Stakeholders can submit their feedback by April 30, 2026.

Under the proposed procedure, entities that have been granted connectivity may be allowed additional time to meet milestones related to submission of land documents, achieving and furnishing financial closure, and achieving the commercial operation date (COD), subject to specified eligibility criteria and payment of milestone extension charges (MEC).

For submission of land documents, the proposed MEC is ₹1,500 (~$16)/MW/day for the first month, increasing by 10% to ₹1,650 (~$18)/MW/day in the second month and by 20% to ₹1,800 (~$19)/MW/day in the third month. The maximum extension allowed for this milestone is three months.

For financial closure, the proposed MEC is ₹1,500 (~$16)/MW/day for the first three months, increasing by 10% in the fourth month, 20% in the fifth month, and 30% in the sixth month. The maximum additional time for financial closure is six months.

For achieving COD, the proposed MEC is ₹3,000 (~$32)/MW/day for the first six months of delay. This increases to ₹3,300 (~$35)/MW/day in the seventh month, ₹3,600 (~$39)/MW/day in the eighth month, and ₹3,900 (~$42)/MW/day in the ninth month. For delays beyond nine months and up to 12 months, the charge rises to ₹6,000 (~$64)/MW/day. The total extension period is capped at 12 months.

The draft procedure also prescribes milestone-specific eligibility conditions. To seek additional time for land-document submission, entities must furnish land documents for at least 20% of the required land.

For financial-closure extensions, entities under the land bank guarantee (BG) route must furnish land documents for at least 50% of the required land, while those under the letter of award (LOA) or power purchase agreement (PPA) route must furnish at least 25%.

For COD extensions, entities under the Land BG or land route must furnish land documents for 100% of the required land, while those under the LOA/PPA route must furnish at least 50%. In addition, entities must submit proof of financial closure and details of the engineering, procurement, and construction contract award.

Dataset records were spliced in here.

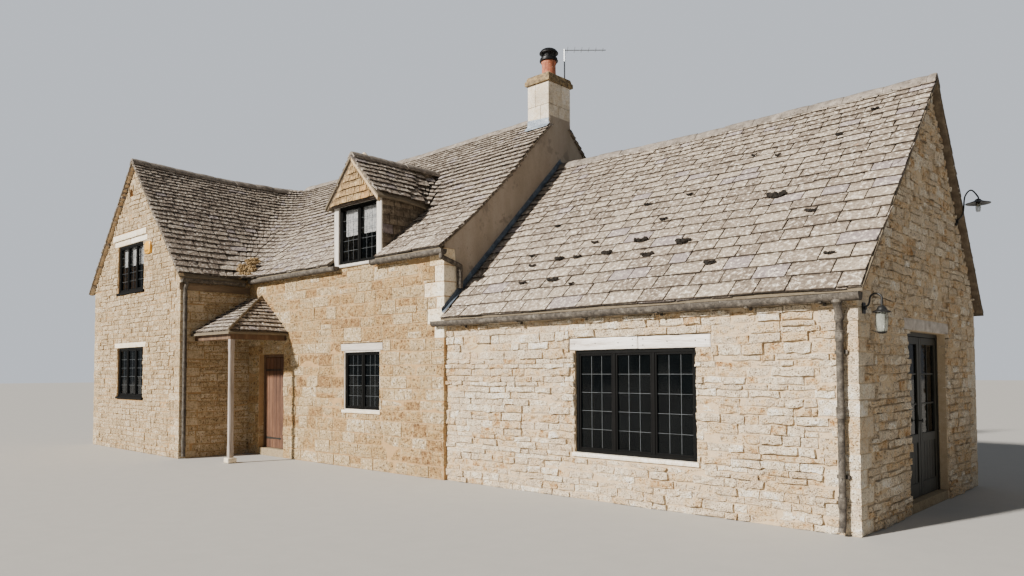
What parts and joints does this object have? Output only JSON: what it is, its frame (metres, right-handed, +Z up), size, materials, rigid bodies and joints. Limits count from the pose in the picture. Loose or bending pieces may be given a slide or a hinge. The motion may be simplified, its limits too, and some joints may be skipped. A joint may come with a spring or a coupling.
{
  "type": "stone cottage",
  "caption": "Limestone cottage with stone-slate roofs: gabled cross-wing, main range with dormer, low side wing, corner porch and hinged doors.",
  "frame": {"origin": "centre of the bounding box on the ground plane, inside the main range", "axes": "+Z up, +X along the length towards the east wing, +Y from the front wall to the rear"},
  "size_m": [18.307, 7.716, 8.155],
  "materials": {
    "rubble": "rough coursed limestone rubble",
    "ashlar": "sawn pale limestone",
    "render": "weathered cream lime render",
    "slate": "weathered limestone roof slates with lichen",
    "floor": "worn flagstones",
    "painted_timber": "old off-white paint",
    "oak": "brown stained oak",
    "window": "satin black paint",
    "black_metal": "matt black paint",
    "gutter_iron": "weathered grey-buff paint",
    "terracotta": "unglazed clay",
    "amber_plastic": "faded yellow plastic"
  },
  "bodies": {
    "cottage": {"wing_front_wall": "rubble", "wing_west_wall": "rubble", "wing_rear_wall": "rubble", "wing_east_wall": "rubble", "main_front_wall_left": "rubble", "main_wall_over_door": "rubble", "main_front_wall": "rubble", "main_rear_wall": "rubble", "main_gable_wall": "render", "east_front_wall": "rubble", "east_rear_wall": "rubble", "east_gable_wall_front": "rubble", "east_gable_wall_rear": "rubble", "east_wall_over_door": "rubble", "wing_upper_lintel": "ashlar", "wing_lower_lintel": "ashlar", "main_lintel": "painted_timber", "east_lintel": "painted_timber", "ground_floor": "floor", "upper_floor": "oak", "east_floor": "floor", "wing_roof": "slate", "main_roof": "slate", "east_roof": "slate", "dormer_frame": "painted_timber", "dormer_gable": "slate", "dormer_cheek_left": "slate", "dormer_cheek_right": "slate", "dormer_roof": "slate", "chimney_stack": "ashlar", "chimney_cap": "ashlar", "chimney_pot": "terracotta", "chimney_cowl": "black_metal", "ridge_vent": "ashlar", "aerial": "gutter_iron", "wing_upper_window": "window", "wing_lower_window": "window", "main_window": "window", "dormer_window": "window", "east_window": "window", "wing_rear_upper_window": "window", "wing_rear_lower_window": "window", "main_rear_window": "window", "front_door_frame": "oak", "gable_door_frame": "window", "porch_roof": "slate", "porch_plate": "painted_timber", "porch_post": "painted_timber", "main_gutter_left": "gutter_iron", "main_gutter_right": "gutter_iron", "wing_gutter": "gutter_iron", "east_gutter": "gutter_iron", "alarm_box": "amber_plastic", "gable_lantern_front": "black_metal", "gable_lantern_rear": "black_metal"},
    "front_leaf": {"front_door": "oak"},
    "gable_leaf_front": {"gable_door_front": "window"},
    "gable_leaf_rear": {"gable_door_rear": "window"}
  },
  "joints": [
    {"name": "front_door_hinge", "type": "hinge", "parent": "cottage", "child": "front_leaf", "pos_m": [-3.644, -2.058, 1.1], "axis": [0, 0, 1], "range_deg": [0, 90]},
    {"name": "gable_front_hinge", "type": "hinge", "parent": "cottage", "child": "gable_leaf_front", "pos_m": [8.544, -0.416, 1.15], "axis": [0, 0, 1], "range_deg": [0, 90]},
    {"name": "gable_rear_hinge", "type": "hinge", "parent": "cottage", "child": "gable_leaf_rear", "pos_m": [8.544, 1.11, 1.15], "axis": [0, 0, -1], "range_deg": [0, 90]}
  ]
}
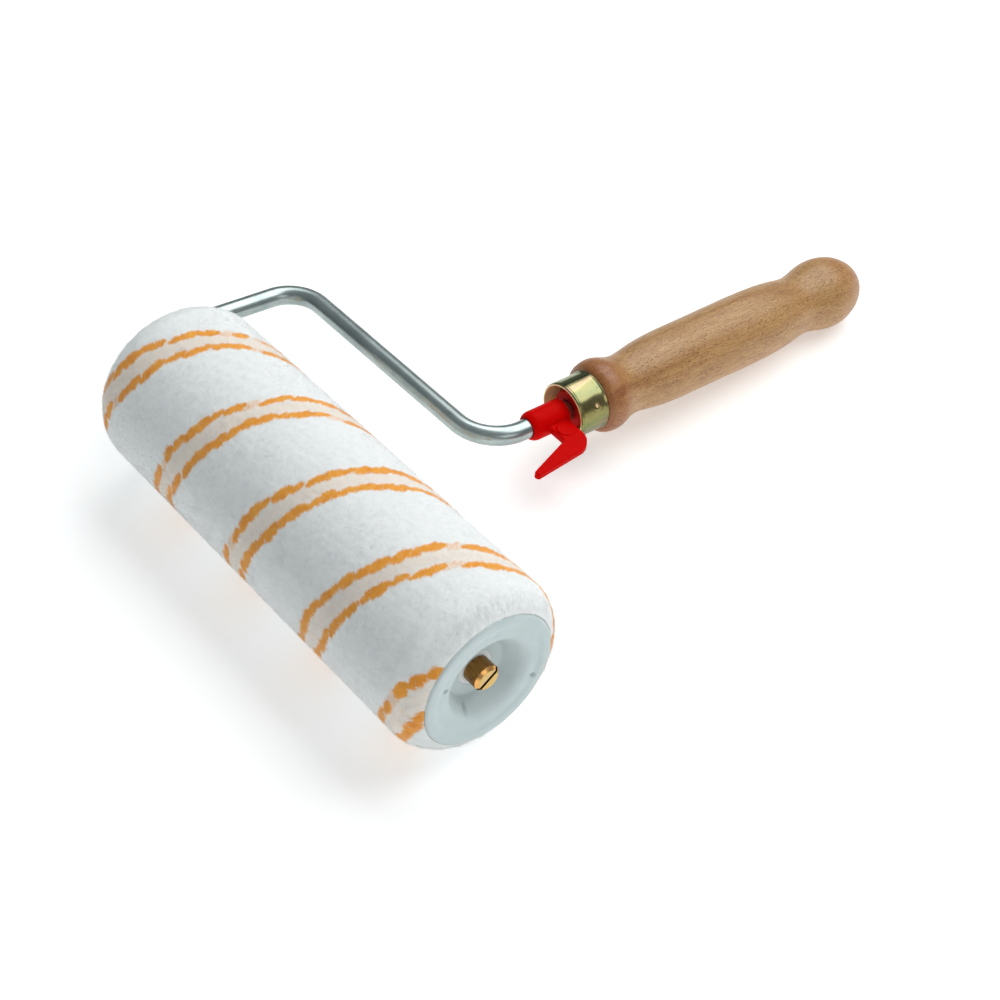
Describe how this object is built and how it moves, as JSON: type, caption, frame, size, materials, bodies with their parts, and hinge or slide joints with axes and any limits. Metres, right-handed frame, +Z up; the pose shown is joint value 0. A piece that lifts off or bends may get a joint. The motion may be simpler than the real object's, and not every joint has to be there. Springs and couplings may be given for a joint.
{
  "type": "paint roller",
  "caption": "Wall paint roller: a plush cover on a plastic core turns on a bent wire frame, held by a slotted brass nut, with a turned wooden handle and a red swivelling bucket hook.",
  "frame": {"origin": "centre of the tool's bounding box, at the surface that it lies on", "axes": "+X along the roller axis towards the nut, +Y along the handle towards its end, +Z up; the tool lies on the roller and on the bulb of the handle, so the wire frame slopes down by 4.4 degrees along +Y"},
  "size_m": [0.2266, 0.3138, 0.0704],
  "materials": {
    "zinc_wire": "bright zinc plating, satin",
    "zinc_ring": "zinc plating",
    "yellow_chromate": "yellow chromated zinc, faintly iridescent",
    "turned_brass": "turned, darkened on the side",
    "red_plastic": "moulded, satin gloss",
    "dark_red_plastic": "moulded",
    "white_plastic": "moulded, soft satin",
    "white_bush": "self-lubricating nylon",
    "core_plastic": "extruded",
    "backing_cloth": "knitted backing, bonded to the core",
    "plush_pile": "white polyamide pile with orange marker threads",
    "varnished_beech": "turned beech, thin clear varnish"
  },
  "bodies": {
    "frame": {"frame_rod": "zinc_wire", "axle_nut": "turned_brass", "stop_ring": "zinc_ring", "thrust_washer": "white_bush", "handle": "varnished_beech", "ferrule": "yellow_chromate", "ferrule_plug": "dark_red_plastic"},
    "roller": {"core_tube": "core_plastic", "cover_backing": "backing_cloth", "pile_cover": "plush_pile", "end_cap_near": "white_plastic", "end_cap_far": "white_plastic", "bush_near": "white_bush", "bush_far": "white_bush"},
    "hook": {"bucket_hook": "red_plastic"}
  },
  "joints": [
    {"name": "roller_spin", "type": "hinge", "parent": "frame", "child": "roller", "pos_m": [0.01741, -0.12175, 0.0352], "axis": [1, 0, 0], "continuous": true},
    {"name": "hook_swivel", "type": "hinge", "parent": "frame", "child": "hook", "pos_m": [0.01741, -0.01756, 0.02711], "axis": [0, 0.997, -0.0774], "range_deg": [-150, 150]}
  ]
}
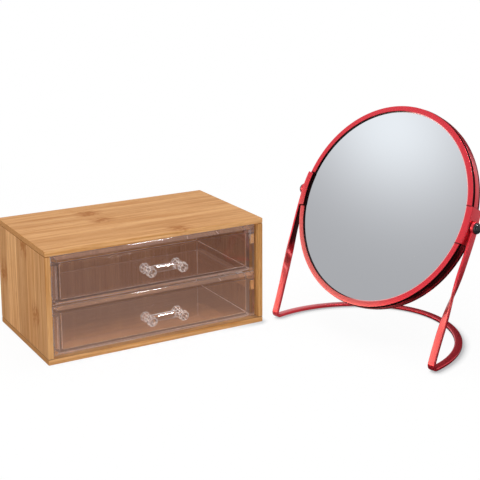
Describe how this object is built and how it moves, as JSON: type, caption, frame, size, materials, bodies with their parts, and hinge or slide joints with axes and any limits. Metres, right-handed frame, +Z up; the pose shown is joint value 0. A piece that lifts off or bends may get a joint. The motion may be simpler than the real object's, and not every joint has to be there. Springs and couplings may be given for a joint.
{
  "type": "vanity mirror with drawer",
  "caption": "Vanity set: a bamboo cabinet with clear drawers that slide on side runners, and a round tilting mirror that turns between the arms of a bent strip stand beside it.",
  "frame": {"origin": "centre of the cabinet's underside, on the surface that the set stands on", "axes": "+X along the cabinet's width towards the mirror's side, -Y out of the drawers, +Z up"},
  "size_m": [0.3821, 0.324, 0.2182],
  "materials": {
    "bamboo": "clear satin varnish over laminated bamboo strips",
    "clear_acrylic": "clear polished acrylic",
    "red_lacquer": "gloss red lacquer on steel",
    "silvered_glass": "silvered glass",
    "black_chrome": "black chrome",
    "zinc_steel": "zinc plated",
    "grey_card": "grey card"
  },
  "bodies": {
    "cabinet": {"cabinet_bottom_board": "bamboo", "cabinet_top_board": "bamboo", "cabinet_left_side": "bamboo", "cabinet_right_side": "bamboo", "cabinet_back_panel": "bamboo", "runner_lower_left": "bamboo", "runner_lower_right": "bamboo", "runner_upper_left": "bamboo", "runner_upper_right": "bamboo"},
    "drawer_lower": {"lower_drawer_front": "clear_acrylic", "lower_drawer_tray": "clear_acrylic", "lower_drawer_handle": "clear_acrylic"},
    "drawer_upper": {"upper_drawer_front": "clear_acrylic", "upper_drawer_tray": "clear_acrylic", "upper_drawer_handle": "clear_acrylic"},
    "mirror_stand": {"stand_strip": "red_lacquer"},
    "mirror_disc": {"rim_hoop_upper": "red_lacquer", "rim_hoop_lower": "red_lacquer", "rim_clip_left": "red_lacquer", "rim_clip_right": "red_lacquer", "mirror_glass_front": "silvered_glass", "mirror_glass_magnifying": "silvered_glass", "mirror_backing_card": "grey_card", "mirror_spacer_ring": "grey_card", "pivot_screw_left": "black_chrome", "pivot_screw_right": "black_chrome", "pivot_washer_left": "black_chrome", "pivot_washer_right": "black_chrome", "pivot_nut_left": "zinc_steel", "pivot_nut_right": "zinc_steel"}
  },
  "joints": [
    {"name": "lower_drawer_slide", "type": "slide", "parent": "cabinet", "child": "drawer_lower", "axis": [0, -1, 0], "range_m": [0, 0.09]},
    {"name": "upper_drawer_slide", "type": "slide", "parent": "cabinet", "child": "drawer_upper", "axis": [0, -1, 0], "range_m": [0, 0.09]},
    {"name": "mirror_stand_lift", "type": "slide", "parent": "cabinet", "child": "mirror_stand", "axis": [0, 0, 1], "range_m": [0, 0.15]},
    {"name": "mirror_tilt", "type": "hinge", "parent": "mirror_stand", "child": "mirror_disc", "pos_m": [0.2019, -0.1464, 0.1242], "axis": [0.2453, -0.9694, 0], "continuous": true}
  ]
}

In cases where the revocation date under Regulation 24.6 is triggered within two months of the GNA effective date, the MEC for the first two months after the GNA effective date will not apply to achieve COD. The Commission noted that developers require time after substation energization to carry out trial runs, pre-commissioning tests, and integration activities before declaring COD.

Entities seeking additional time must approach the nodal agency at least 15 days before the original milestone deadline and pay the applicable MEC in advance. If the eligibility criteria are not met, no extension will be granted, and connectivity will be treated in accordance with the GNA Regulations, including revocation and treatment of bank guarantees, as applicable.

The Commission has clarified that granting additional time will not alter the firm start date of connectivity, and the entity will remain liable for applicable mismatch charges under the Sharing Regulations, 2020. It has also specified that compensation charges collected will be credited to the Deviation and Ancillary Services Pool Account.

The proposal follows multiple petitions by entities that had either been served revocation notices or anticipated delays in meeting milestones. CERC noted that a uniform mechanism is required to address such cases while ensuring efficient utilization of connectivity, a scarce resource.

CERC earlier allowed certain renewable energy projects additional time to retain connectivity despite missing deadlines, while upholding the validity of revocation provisions under the GNA Regulations.

The Commission had then indicated that such relief should be accompanied by appropriate compensation to ensure that developers do not indefinitely hold on to scarce transmission capacity without progress.